- [The exercise]:
Lines that contain the string "bodies" are to be copied; leave out all others.

- [Source excerpt]:

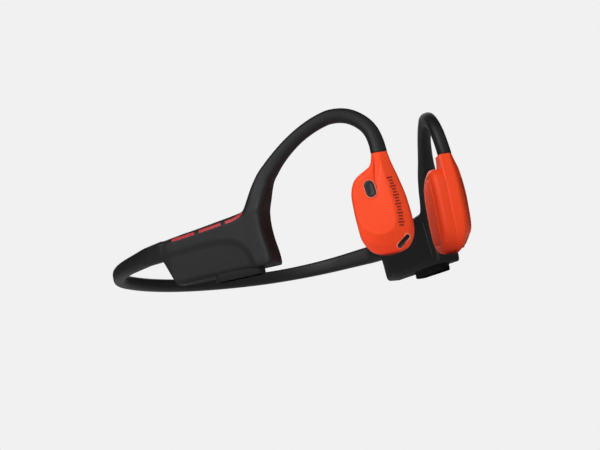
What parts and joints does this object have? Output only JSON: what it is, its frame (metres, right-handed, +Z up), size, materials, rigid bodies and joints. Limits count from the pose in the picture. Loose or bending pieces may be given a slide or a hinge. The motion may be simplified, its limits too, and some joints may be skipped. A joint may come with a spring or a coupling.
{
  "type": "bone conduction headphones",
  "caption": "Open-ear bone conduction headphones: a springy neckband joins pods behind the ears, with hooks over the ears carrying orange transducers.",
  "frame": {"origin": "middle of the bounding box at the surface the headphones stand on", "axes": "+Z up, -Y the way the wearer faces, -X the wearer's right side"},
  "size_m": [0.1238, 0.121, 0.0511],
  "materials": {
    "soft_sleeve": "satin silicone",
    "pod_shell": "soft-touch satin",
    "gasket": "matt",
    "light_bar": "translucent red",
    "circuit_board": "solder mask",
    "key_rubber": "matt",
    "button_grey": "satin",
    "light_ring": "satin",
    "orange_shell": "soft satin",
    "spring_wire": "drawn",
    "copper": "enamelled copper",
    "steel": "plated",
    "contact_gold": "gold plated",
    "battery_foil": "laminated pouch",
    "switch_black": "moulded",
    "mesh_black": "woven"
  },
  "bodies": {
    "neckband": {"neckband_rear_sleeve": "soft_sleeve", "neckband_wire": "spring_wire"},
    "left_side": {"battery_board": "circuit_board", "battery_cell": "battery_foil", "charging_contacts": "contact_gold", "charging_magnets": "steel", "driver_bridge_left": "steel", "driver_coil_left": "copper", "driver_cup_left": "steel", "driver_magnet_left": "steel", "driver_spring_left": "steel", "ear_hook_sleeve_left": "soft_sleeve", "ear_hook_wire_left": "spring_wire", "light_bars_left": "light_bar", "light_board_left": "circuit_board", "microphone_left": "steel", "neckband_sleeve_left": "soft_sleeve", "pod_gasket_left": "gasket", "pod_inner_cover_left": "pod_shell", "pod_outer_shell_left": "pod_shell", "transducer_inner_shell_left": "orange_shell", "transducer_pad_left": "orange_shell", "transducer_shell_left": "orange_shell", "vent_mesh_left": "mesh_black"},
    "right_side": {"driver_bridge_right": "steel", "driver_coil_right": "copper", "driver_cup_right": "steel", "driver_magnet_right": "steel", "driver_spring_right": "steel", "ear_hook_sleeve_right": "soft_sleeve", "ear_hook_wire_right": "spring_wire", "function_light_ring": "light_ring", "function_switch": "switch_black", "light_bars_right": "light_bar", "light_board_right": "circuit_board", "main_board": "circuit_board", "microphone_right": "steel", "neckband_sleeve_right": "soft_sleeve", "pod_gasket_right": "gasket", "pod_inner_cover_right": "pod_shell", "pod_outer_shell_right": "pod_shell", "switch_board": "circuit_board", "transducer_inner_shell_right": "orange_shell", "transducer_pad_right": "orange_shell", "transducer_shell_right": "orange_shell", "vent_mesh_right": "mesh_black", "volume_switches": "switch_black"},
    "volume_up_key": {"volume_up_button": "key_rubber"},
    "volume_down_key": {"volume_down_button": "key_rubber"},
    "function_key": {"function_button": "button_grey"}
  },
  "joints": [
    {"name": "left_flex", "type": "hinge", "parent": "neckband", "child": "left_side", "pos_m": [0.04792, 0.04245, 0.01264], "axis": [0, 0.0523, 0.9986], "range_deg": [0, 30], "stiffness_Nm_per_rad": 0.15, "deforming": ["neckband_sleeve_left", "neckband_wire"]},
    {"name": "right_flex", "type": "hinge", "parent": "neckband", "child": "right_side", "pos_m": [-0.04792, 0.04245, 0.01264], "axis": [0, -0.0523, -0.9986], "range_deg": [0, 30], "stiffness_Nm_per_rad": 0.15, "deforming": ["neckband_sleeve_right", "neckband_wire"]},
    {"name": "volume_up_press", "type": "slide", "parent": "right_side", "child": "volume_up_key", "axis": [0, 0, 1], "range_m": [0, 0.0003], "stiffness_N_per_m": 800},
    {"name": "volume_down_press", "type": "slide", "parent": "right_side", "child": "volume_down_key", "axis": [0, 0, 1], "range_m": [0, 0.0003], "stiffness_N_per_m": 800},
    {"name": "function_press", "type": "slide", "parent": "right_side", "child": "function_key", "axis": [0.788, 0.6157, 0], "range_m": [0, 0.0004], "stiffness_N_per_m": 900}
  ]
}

- [Solution for this problem]:
What parts and joints does this object have? Output only JSON: what it is, its frame (metres, right-handed, +Z up), size, materials, rigid bodies and joints. Limits count from the pose in the picture. Loose or bending pieces may be given a slide or a hinge. The motion may be simplified, its limits too, and some joints may be skipped. A joint may come with a spring or a coupling.
  "bodies": {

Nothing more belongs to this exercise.